Greenfield has received numerous awards throughout her career. These include the American Psychological Association Urie Bronfenbrenner Award for Lifetime Contribution to Developmental Psychology in the Service of Science and Society in 2010 and the Society for Research in Child Development (SRCD) Award for Distinguished Contributions to Cultural and Contextual Factors in Child Development in 2013. She was selected as recipient of the Outstanding Contributions to Cultural Psychology Award from the International Association for Cross-Cultural Psychology in 2018. In 2019 she received the Ernst E. Boesch Prize from the German Society of Cultural Psychology, for major impact on cultural psychological research.

She received the American Association for the Advancement of Science Award for Behavioral Science Research for her 1991 paper titled Language, tools and brain: The ontogeny and phylogeny of hierarchically organized sequential behavior, which appeared in the journal Behavioral and Brain Sciences.

She was elected to the American Academy of Arts and Sciences in 2014.

== Early life and education ==
Greenfield was born in Newark, New Jersey, to David Marks Jr., an insurance agent, and Doris (née Pollard) Marks. She attended Radcliffe College from 1958 to 1962, and received an A.B. in Social Relations and was awarded membership in Phi Beta Kappa. She attended Harvard University from 1962 to 1963 and the Institute d'Etudes Pedagogues at the University of Dakar, Senegal from 1963 to 1964. Her graduate school advisor was Jerome Bruner. Greenfield received her Ph.D. from Harvard University in Social Psychology/Personality Research in 1966. In 1967, Greenfield received the First Award in the Creative Talent Awards Program of the American Institutes for Research for her dissertation entitled "Culture, concepts, and conservation: A comparative study of cognitive development in Senegal."

==Career==
Greenfield is known for her cross-cultural work on child development and her exceptional teaching in the field of psychology. The numerous teaching awards she has received include the American Psychological Association Distinguished Scientist Lecturer (2013), American Psychological Foundation, Distinguished Teaching in Psychology Award, American Psychological Association (1992), and Society for the Teaching of Psychology (APA, Division 2) Teaching Award for 4-year Colleges and Universities (1986).

Greenfield was appointed Fellow of the Center for Advanced Study in the Behavioral Sciences, Stanford, California (2004-2005), National Endowment for the Humanities Fellow, Resident Scholar, School of American Research, Santa Fe (1999-2000), and Science Fellow of the Bunting Institute (1986-1987). She is a Fellow of the American Psychological Association, the American Psychological Society (renamed the Association for Psychological Science), the American Association of Applied Psychology, and the American Association for the Advancement of Science.

=== Research ===
Greenfield is known for her research relating to cultural psychology and change, inspired by 35 years of work in Chiapas, Mexico. She is interested in how culture influences human development and shapes the way individuals think. Greenfield was awarded the 2005 R. L. Shep Award for best book of the year for Weaving Generations Together: Evolving Creativity in the Maya of Chiapas. This work aimed to understand patterns of cultural inheritance across generations. More recently, her project titled Bridging Cultures looks at the cross cultural aspects of education and focusing primarily on Latino immigrants.

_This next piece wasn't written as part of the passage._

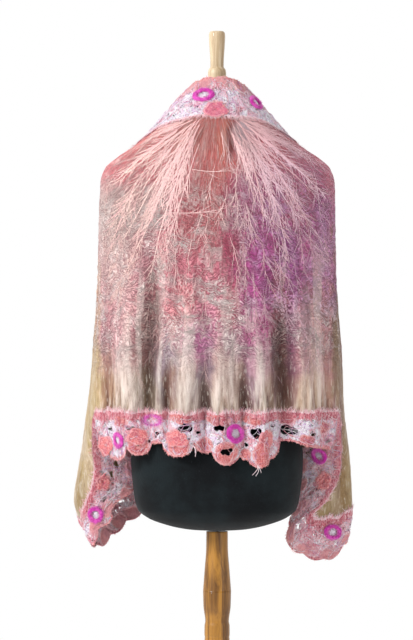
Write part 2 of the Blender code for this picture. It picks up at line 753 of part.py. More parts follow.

Greenfield's research, in collaboration with Joshua Smith, explored the structure of communication in early language development through diary reports and formal observations of two boys' usage of one-word verbal communication.

Another line of research addressed the question of whether cross-cultural differences undermine the validity of ability tests applied outside of their culture of origin. In her publication, You can't take it with you: Why ability assessments don't cross cultures, Greenfield discussed how to detect and adjust for cultural misunderstandings in assessments of intellectual ability.

Her book Mind and Media examined the effects of television, video games and computers on child development. In this volume, she debated how social media and television might impact a child's psychological understanding of their surroundings, which could motivate them to be more or less socially active.

Her research has been funded by many organizations including the National Science Foundation, The National Institute of Child Health and Human Development, the Spencer Foundation, the Markle Foundation, the Wenner-Gren Foundation, the Carnegie Foundation for the Advancement of Teaching, the Russell Sage Foundation, the Society for the Psychological Study of Social Issues (SPSSI), the Foundation for Psychocultural Research, and NATO.

==Personal life==
Greenfield married physician Sheldon Greenfield in 1965, with whom she had two children, a daughter named Lauren, born in 1966, and a son named Matthew, born in 1968. Her brother is John Marks.